Millie was propped up on pillows, her arm in a bright purple cast, her face pale beneath a bandage on her temple. She looked smaller than I remembered. Fragile in a way that made my chest ache.

She turned at the sound of the door.

Her gray-blue eyes went wide. Then they filled with a light so bright it made everything else disappear. The cameras. The headlines. Victoria's venom. All of it dissolved in the face of a seven-year-old's joy.

"Miss Claire!" Her voice was hoarse but radiant. "You came!"

I crossed the room in three steps, sinking into the chair beside her bed, reaching for her uninjured hand.

"Hey, sweetheart." My voice cracked. "I brought someone to keep you company."

I held up the sloth. Millie's face transformed into something approaching her old smile.

"He looks confused," she said.

"He's very confused. I thought you two could relate."

She giggled, a small, precious sound that I'd been terrified I'd never hear again. "I missed you."

"I missed you, too, Millie." I squeezed her fingers gently. "More than you could possibly know."

She studied my face for a long moment, searching for the lie. Whatever she found there must have satisfied her, because she relaxed back against her pillows, pulling the sloth against her chest with her good arm.

"Daddy's going to be so happy," she murmured, her eyes already drooping. "He's been really sad. He thinks I don't see it, but I do."

My heart stuttered. "Where is your daddy, sweetheart?"

"Getting coffee." She yawned. "He never sleeps anymore. Just sits in that chair and watches me."

I looked at the chair by the window. A suit jacket was draped over the back. A phone charger was plugged into the wall. He had been living in this room day in, day out. Keeping watch over his daughter.

"Millie," I said softly, "I need you to know something. No matter what happens, with the grown-up stuff, with the courts, with everything, I love you. Okay? That doesn't change."

Her eyes fluttered open, gray-blue and ancient in her small face. "Do you love Daddy too?"

The question hit me like a truck.

"I..." My head couldn’t find the right words. "That's complicated, sweetheart."

"Grown-ups always say that." She yawned again, snuggling deeper into her pillows. "But it's not. You love someone, or you don't."

Impressive, as always, the clarity of children in what really matters.

"Get some rest," I managed. "I'll be here when you wake up."

"Promise?"

"Promise."

She closed her eyes, the stuffed sloth clutched against her chest, and within moments her breathing had evened into sleep.
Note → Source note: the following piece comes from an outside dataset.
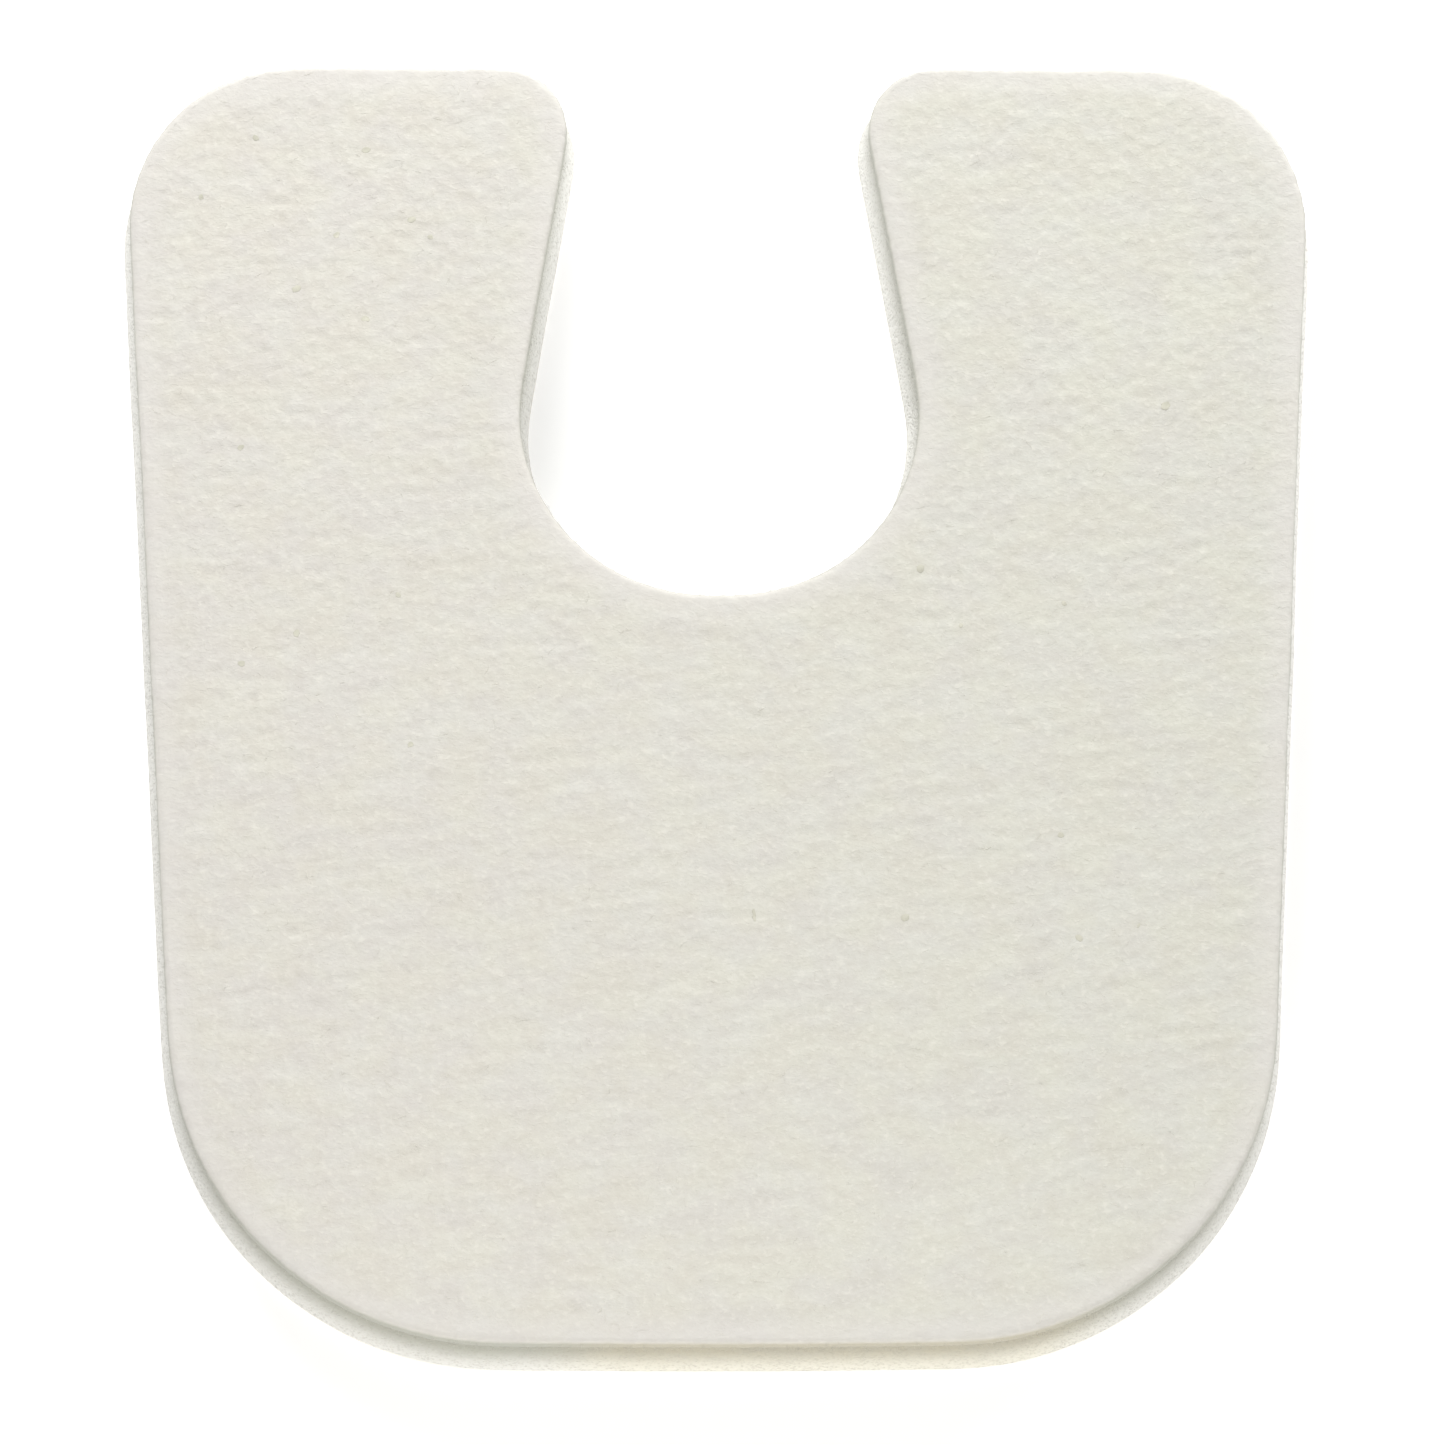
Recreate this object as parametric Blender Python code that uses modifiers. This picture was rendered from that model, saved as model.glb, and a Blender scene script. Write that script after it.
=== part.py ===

I sat there in the quiet, holding her hand, watching her small chest rise and fall. The afternoon light slanted through the window, painting everything gold.

Footsteps in the hallway. The soft squeak of shoes on linoleum. Coming closer.

My heart began to pound.

It was still a lot for me to bear, so before he could come too close to the door, I rushed out of the hospital room. Not bothering to look back and confirm if it was him.

But as I walked away, I knew, with a certainty that terrified me, that whatever came next would change everything.